Kriseninterventionsteam Das Team der Uniklinik Bonn ist einmalig in Deutschland

BONN · "Wir betreuen Menschen, für die in ihrer Krisensituation niemand mehr Zeit hat. Das können Patienten und ihre Angehörige, Begleitpersonen, aber auch Mitarbeiter aller Berufsgruppen sein", sagt Koordinatorin Petra Seinsch, Mitarbeiterin des Bildungszentrums an der Uniklinik.

In Krisensituationen helfen und begleiten Mitarbeiter in der Uniklinik Angehörige in Akutsituationen.

In Krisensituationen helfen und begleiten Mitarbeiter in der Uniklinik Angehörige in Akutsituationen.

Foto: Uniklinik Bonn

Und beschreibt damit, was das bundesweit einmalige klinische Kriseninterventionsteam an der Bonner Uniklinik leistet. Die derzeit 16 Freiwilligen seien weder konfessionelle Seelsorger, noch Therapeuten, sondern böten ein niederschwelliges Angebot, das Hilfe zur Selbsthilfe in akuten Krisen vorhalte. "Viele Menschen sind in der Akutsituation in der Aktivierung ihrer Ressourcen gehemmt. Wir leisten dann rasch Hilfe bei der Bewältigung." Die Information über die Fälle für das Team kämen von Pflegekräften, Ärzten und weiteren Mitarbeitern.

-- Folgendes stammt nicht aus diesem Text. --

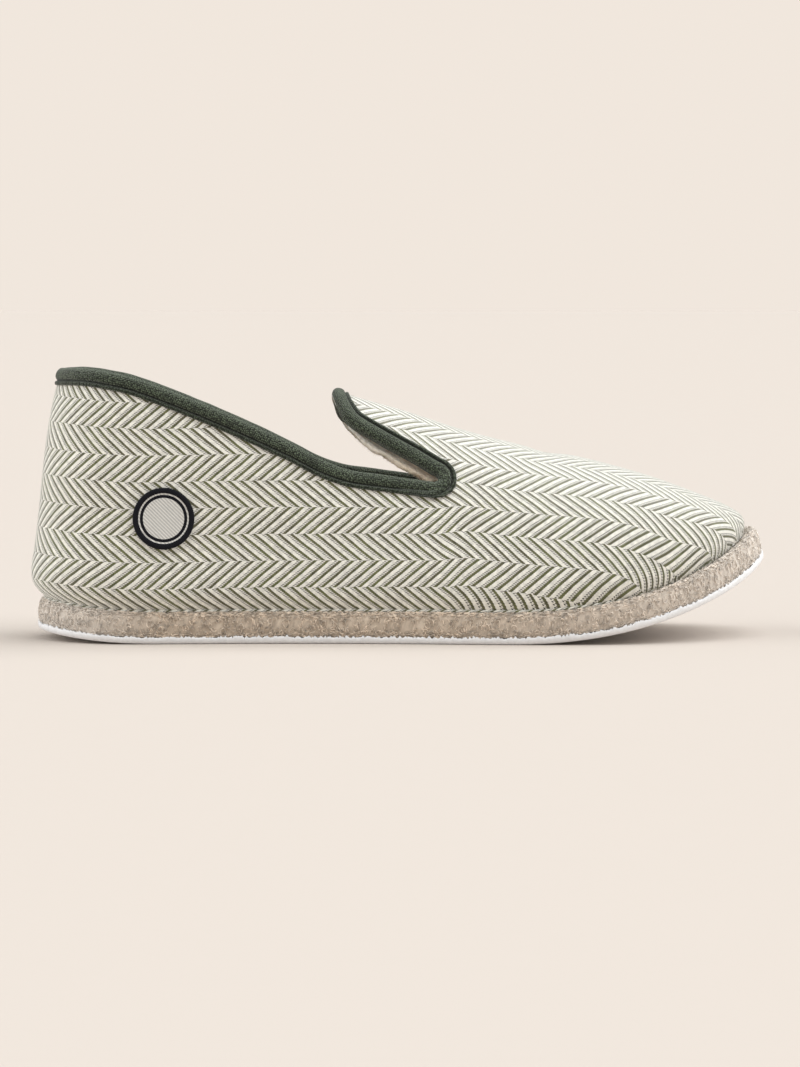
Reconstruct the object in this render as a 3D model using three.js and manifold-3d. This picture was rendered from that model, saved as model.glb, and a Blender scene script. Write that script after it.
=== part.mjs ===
// House slipper, right shoe: felt and rubber sole, one herringbone cloth upper with a peaked
// vamp, and a tape rolled round its collar. Millimetres, +X to the toe, +Y to the inner side.
import * as THREE from 'three';
import * as BufferGeometryUtils from 'three/addons/utils/BufferGeometryUtils.js';
import Module from 'manifold-3d';

const wasm = await Module();
wasm.setup();

// Sole
const soleLength = 286;          // along the ground side, heel end to toe end
const ballWidth = 100;
const rubberThickness = 2.2;
const feltThickness = 9.4;
const feltToeRise = 0.8;         // extra felt thickness under the toe
const feltBulge = 0.9;           // how far the felt's edge swells past the rubber
const heelCapLength = 35;
const toeCapLength = 72;
const toeSwing = 4;              // the toe's turn to the inner side

// Ground line: heel rocker, flat tread, toe spring, toe curl
const rockerRadius = 320;
const rockerLength = 48;
const treadLength = 129;
const springRadius = 206;
const springAngle = 0.4;
const curlRadius = 120;
const lean = 0.5;                // how much of the ground line's angle the sole's edge takes

// Upper
const wall = 2.6;
const seamInset = 1.6;           // seam of upper and felt, inside the sole's edge
const toeLedge = 4.6;
const heelBulge = 5.9;
const bulgeHeight = 9.8;
const heelAxis = 36;             // back ribs meet over this point
const toeAxis = 228;             // front ribs meet over this point
const heelHeight = 102.6;        // cloth edge at the back
const peakHeight = 94.3;         // cloth edge at the vamp's peak
const peakReach = 113.4;
const cornerReach = 149.8;       // centre of the round throat corner
const cornerHeight = 62.4;
const cornerRadius = 2.7;

// Tape, insole and patch
const tapeThickness = 0.9;
const flangeThickness = 0.45;
const rollDepth = 3.7;           // tape on the cloth, from its edge
const flangeDepth = 5.5;
const insoleThickness = 3;
const insoleMargin = 1.1;        // insole's edge to the upper's inner face
const patchRadius = 11.6;
const patchThickness = 1;
const patchReach = 47.2;
const patchHeight = 47.4;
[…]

Die Teamkollegen, die regelmäßig durch eine erfahrene Psychologin und Traumatherapeutin supervidiert werden, werden zum Beispiel nach einem plötzlichen Todesfall gerufen, berichtet Seinsch. Sie kommen nach dem Tod eines Patienten oder Angehörigen durch Suizid, nach unerwarteten Todesfällen von Kindern, bei laufender erfolgloser Reanimation, bei unerwarteter Diagnose eines Schwerkranken, bei der Überbringung einer Todesnachricht durch den Arzt, aber auch nach dem plötzlichen und unerwarteten Tod oder Suizid eines Mitarbeiters zum Einsatz.

Also eigentlich immer, wenn Menschen sich wegen eines traumatischen Ereignisses überlastet fühlen müssten. "Nach einer dramatischen Notfallversorgung bieten wir auch den Kollegen immer Gespräche und Möglichkeiten des Austauschs an", berichtet Seinsch.

Was das Team leisten können und was nicht, beschreibt Seinsch so: "Wir sind da und stellen in der Regel mit wenigen Worten Kontakt her, vermitteln Ruhe und Zeit, geben vorsichtig Nähe, hören zu und sind empathisch. Wir halten mit aus und informieren dosiert wenn es erforderlich ist." Man helfe also bei der ersten Bewältigung der Eindrücke und der emotionalen Stabilisierung, begleite den Betroffenen, damit er die eigene Handlungsfähigkeit wieder gewinne, und helfe bei der Erschließung von Ressourcen. "So beugen wir einer Traumafolgestörung vor und knüpfen Kontakt zur weiteren Begleitung, wenn dies erforderlich ist." Der Einsatz sei aber nur auf die Akutsituation begrenzt und dauere in der Regel anderthalb Stunden.

Und dann erzählt Seinsch einen Fall, der ihr nicht aus dem Gedächtnis geht. Das elf Monate alte Kind eines holländischen Ehepaares sei bei einem Besuch in Bonn nach einem Sturz auf einer Treppe mit schwersten Verletzungen in die Notfallabteilung geflogen worden, wo es dann nach mehrmaliger Reanimation starb. "Wir haben währenddessen die Eltern versorgt, der Kollege stand dem Paar zur Seite."

Dann habe der Kollege geholfen, als der Arzt die Todesnachricht überbringen musste und sich die Eltern von ihrem toten Kind verabschieden mussten. "Er hat dann den Kontakt zur Familie in den Niederlanden gehalten und einfache praktische Sachen erledigt, wie zum Beispiel ein Hotel vor Ort zu vermitteln." Der vierstündige Einsatz sei menschlich sehr berührend gewesen.

Kontakt: kriseninterventions team@ukb.uni-bonn.de

Die Qualifizierung

Die Mitarbeiter sind nach dem Curriculum "Klinische Krisenintervention in der psychosozialen Notfallversorgung des Malteser Hilfsdienstes e.V." mit 84 Unterrichtsstunden fortgebildet. Weiterhin müssen Hospitation und Tätigkeit unter Anleitung bei drei Einsätzen inklusive Nachbereitung und Supervision nachweisen werden, um das Zertifikat zu erhalten. Das Team hat regelmäßige Supervisionen und reflektiert seine Einsätze und das eigene Erleben.